What is asked ▸
Your task is to write out the complete listing exactly as it is shown.
####
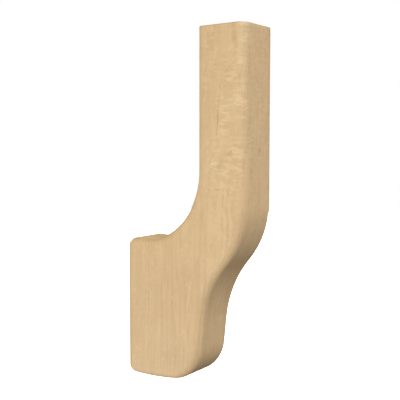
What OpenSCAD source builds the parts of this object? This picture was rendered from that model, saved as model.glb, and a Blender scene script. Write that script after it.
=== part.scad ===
// Wooden corbel bracket, cut in one piece from solid maple.
//
// A block with a flat back is fixed to the wall. From it a square stem
// rises, set forward of the wall, and its sawn top carries the shelf or
// counter above. An ogee joins the front of the stem to the front of the
// block, and a quarter sweep joins the block's shoulder to the stem's back.
// Every long edge is rounded over on both sides.
//
// +X points away from the wall, +Z up. The origin is on the flat back,
// at half the block's height and half the bracket's width.

/* [Overall] */
// Height, from the lowest point of the block to the sawn top
height = 495.3; // [400:1:620]
// Depth, from the wall to the front of the stem
depth = 203.2; // [168:1:250]
// Width across the two flat sides
width = 76.2; // [40:1:120]

/* [Stem] */
// Depth of the stem, front to back
stem_depth = 76.2; // [60:1:95]

/* [Ogee] */
// Radius of the round below the stem's front
nose_r = 122.5; // [90:0.5:150]
// Steepest turn of the ogee away from upright, in degrees
ogee_turn = 38.9; // [30:0.1:46]
// Length of the straight between the nose and the cove
ogee_flat = 13; // [2:0.5:30]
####
Result ▸
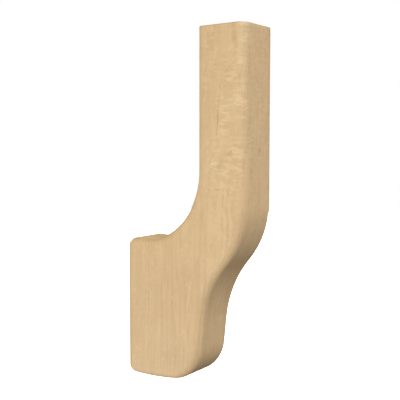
What OpenSCAD source builds the parts of this object? This picture was rendered from that model, saved as model.glb, and a Blender scene script. Write that script after it.
=== part.scad ===
// Wooden corbel bracket, cut in one piece from solid maple.
//
// A block with a flat back is fixed to the wall. From it a square stem
// rises, set forward of the wall, and its sawn top carries the shelf or
// counter above. An ogee joins the front of the stem to the front of the
// block, and a quarter sweep joins the block's shoulder to the stem's back.
// Every long edge is rounded over on both sides.
//
// +X points away from the wall, +Z up. The origin is on the flat back,
// at half the block's height and half the bracket's width.

/* [Overall] */
// Height, from the lowest point of the block to the sawn top
height = 495.3; // [400:1:620]
// Depth, from the wall to the front of the stem
depth = 203.2; // [168:1:250]
// Width across the two flat sides
width = 76.2; // [40:1:120]

/* [Stem] */
// Depth of the stem, front to back
stem_depth = 76.2; // [60:1:95]

/* [Ogee] */
// Radius of the round below the stem's front
nose_r = 122.5; // [90:0.5:150]
// Steepest turn of the ogee away from upright, in degrees
ogee_turn = 38.9; // [30:0.1:46]
// Length of the straight between the nose and the cove
ogee_flat = 13; // [2:0.5:30]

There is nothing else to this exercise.